2.《ネタバレ》 長い。無理して全部見たが脱力して眠くなった。
アゼルバイジャンの映画ということ自体が最大の特徴であるにもかかわらず、首都バクーのユニークな曲線ビルとか世界遺産とかが見えるわけでもなくご当地感は出ていない。邦題も無味乾燥なため異国情緒で人目を引く売り方になっていないが、ちなみにゾンビ・オア・ザ・デッドだと両方同じになる。
撮影は一応同国内でしたようで、言語は英語・トルコ語・アゼルバイジャン語とされている(IMDbによる)が、吹替版を見たので誰が英語だったかわからない。映像は現代風だが物語的にはかなり退屈であり、構成要素としては虐殺~脱出の努力~ゾンビという感じだが、原題のアポリアが行き詰まりというような意味とすれば脱出が主体でゾンビは賑やかしの添え物か。
以下、作文が面倒くさいので箇条書き。
・劇中の武装組織は正体不明、実験していたゾンビ菌もどこから仕入れたのか不明だが、今はこういう勢力も生物化学兵器に手を出しつつあるという国際情勢の反映か。あるいは背後にまた別勢力がいるのか。

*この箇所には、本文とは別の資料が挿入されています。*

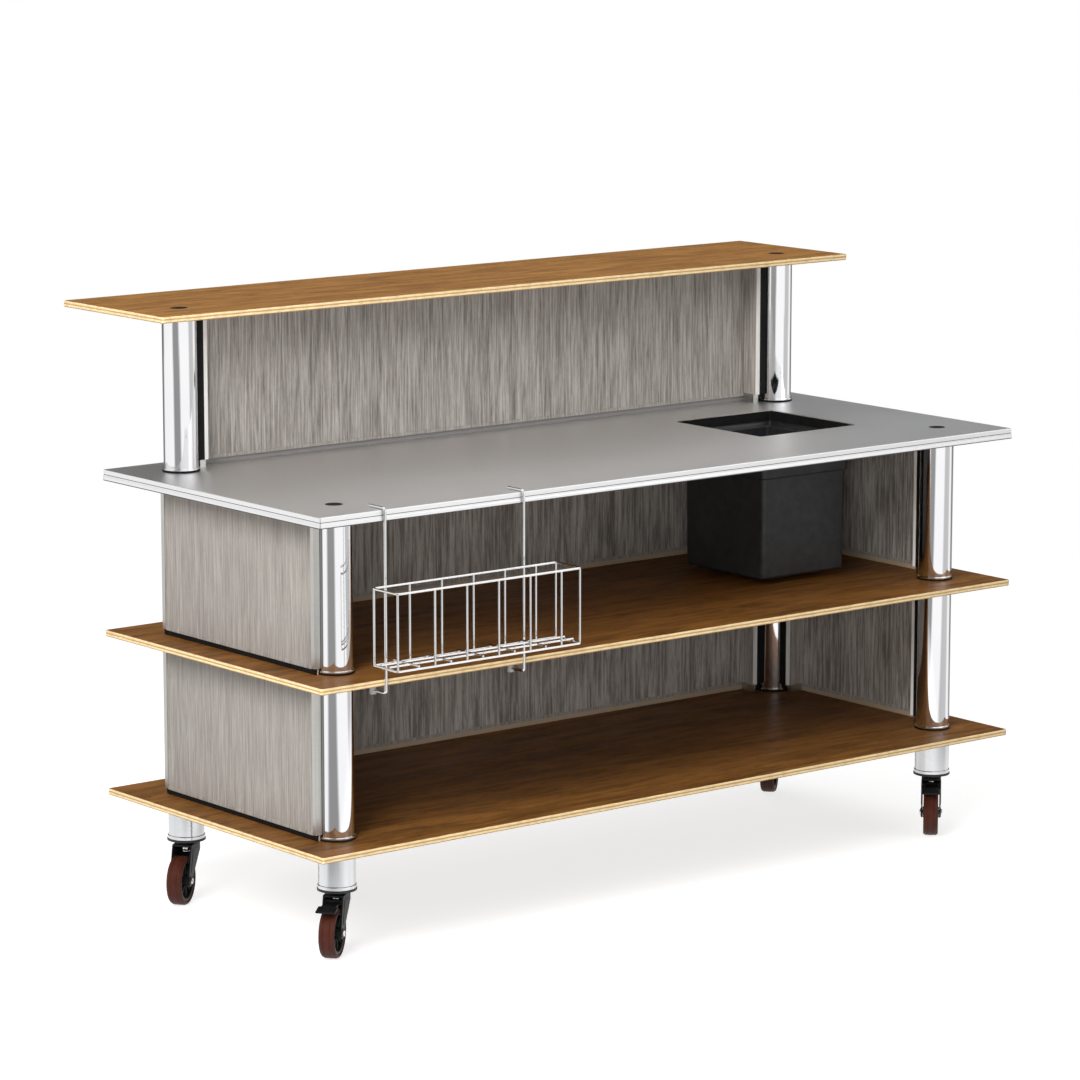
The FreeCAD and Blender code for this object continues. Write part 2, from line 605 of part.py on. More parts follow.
def caster_fork(name, braked):
    """Make a fork that trails along +X: a crown, two legs and the axle bosses."""
    body = new_body(name)
    boss = "size.axle_dia / 2 + size.boss_wall"
    legs = side_sketch(body, name + "_legs")
    draw_polygon(legs, [
        ("-size.crown_back", "place.fork_top"), ("size.crown_front", "place.fork_top"),
        (f"size.caster_trail + {boss}", "place.axle_level"),
        (f"size.caster_trail - ({boss})", "place.axle_level"),
        ("-size.crown_back", "place.fork_top - size.crown_skirt")])
    pad(body, legs, "place.fork_width", midplane=True)
    ends = side_sketch(body, name + "_bosses")
    draw_circles(ends, [("size.caster_trail", "place.axle_level", boss)])
    pad(body, ends, "place.fork_width", midplane=True)
    room = side_sketch(body, name + "_room")
    reach = "size.caster_trail + size.wheel_dia"
    draw_polygon(room, [(f"-({reach})", "0"), (reach, "0"), (reach, "place.crown_under"),
                        (f"-({reach})", "place.crown_under")])
    pocket(body, room, "place.fork_gap", midplane=True)
    holes = [("size.caster_trail", "place.axle_level", "size.axle_dia / 2 + size.running_gap")]
    if braked:
        holes.append(("size.pivot_reach", "place.pivot_level",
                      "size.pivot_dia / 2 + size.running_gap"))
    bores = side_sketch(body, name + "_bores")
    draw_circles(bores, holes)
    pocket(body, bores, "place.fork_width", midplane=True)
    drill(body, name + "_kingpin_hole", "place.fork_top", [("0", "0")],
          "size.kingpin_dia / 2 + size.running_gap", "size.crown_thick")
    return body


def caster_axle():
    """Make the axle bolt with a domed head at each side of the fork."""
    pin = "size.axle_dia / 2"
    head = f"{pin} + size.axle_head_lip"
    face = "place.fork_width / 2"
    end = f"({face} + size.axle_head_height)"
    ramp = "size.axle_head_bevel"
    return turned("caster_axle", [
        ("0", f"-{end}"), (f"{head} - {ramp}", f"-{end}"), (head, f"-({end} - {ramp})"),
        (head, f"-{face}"), (pin, f"-{face}"), (pin, face), (head, face),
        (head, f"{end} - {ramp}"), (f"{head} - {ramp}", end), ("0", end)],
        "XY_Plane", height="place.axle_level", x="size.caster_trail")


def caster_wheel():
    """Make the wheel core: hub, web and rim."""
    bore = "size.axle_dia / 2 + size.running_gap"
    hub = "size.axle_dia / 2 + size.hub_wall"
    hub_half = "(place.fork_gap / 2 - size.hub_gap)"
    web, rim = "size.web_thick / 2", "place.rim_half"
    rim_bore = "place.rim_edge - size.rim_thick"
    return turned("caster_wheel", [
        (bore, f"-{hub_half}"), (hub, f"-{hub_half}"), (hub, f"-{web}"), (rim_bore, f"-{web}"),
        (rim_bore, f"-{rim}"), ("place.rim_edge", f"-{rim}"), ("place.rim_edge", rim),
        (rim_bore, rim), (rim_bore, web), (hub, web), (hub, hub_half), (bore, hub_half)],
        "XY_Plane", height="place.axle_level", x="size.caster_trail")


def caster_tyre():
    """Make the tyre with rounded shoulders on the wheel's rim."""
    half, tread = "size.wheel_width / 2", "size.wheel_dia / 2"
    lip = "place.rim_edge + size.rim_inset"
    body = turned("caster_tyre", [
        ("place.rim_edge", "-place.rim_half"), (lip, f"-{half}"), (tread, f"-{half}"),
        (tread, half), (lip, half), ("place.rim_edge", "place.rim_half")],
        "XY_Plane", height="place.axle_level", x="size.caster_trail")
    document.recompute()
    outer, blank = number(tread), body.Tip
    edges = [f"Edge{index}" for index, edge in enumerate(blank.Shape.Edges, 1)
             if isinstance(edge.Curve, Part.Circle) and abs(edge.Curve.Radius - outer) < TOLERANCE]
    shoulders = body.newObject("PartDesign::Fillet", "tyre_shoulders")
    shoulders.Base = (blank, edges)
    shoulders.setExpression("Radius", "size.tyre_shoulder")
    return body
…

・溝はどう見ても人工のものだが(壁に角がついている)、これと武装組織の関係がないようで存在の必然性が感じられない。虐殺した死体を埋める目的で掘っておいたとかいうなら説明はつくが。
・主人公が苦悩する場面は取ってつけた感がある。またラストの意外な展開として設定されたらしいものに全く意外感がない。ストーリー上で何かの仕掛けがあったようにも感じられないままストレートに終わる。
・主人公のオッパイが目立つ。映画としての必要性は別として劇中の状況では目立ちすぎだ。
・「奴らはおまえの妻を犯し、お前の血を飲むだろう」という台詞があったが妻の血は飲まないのか。男は殺されるもの、女は強姦されるものという固定観念というか社会通念でもあるのか(いわばジェンダーロールとして)。
・アゼルバイジャンは2020年に隣国と戦争したばかりで、その大義がどうかは別として物騒な国という印象がある。この映画はそれより前だが、見るとやはり物騒な印象でマイナスイメージしかない。この地域の平和を祈念して点数を+1にしておく。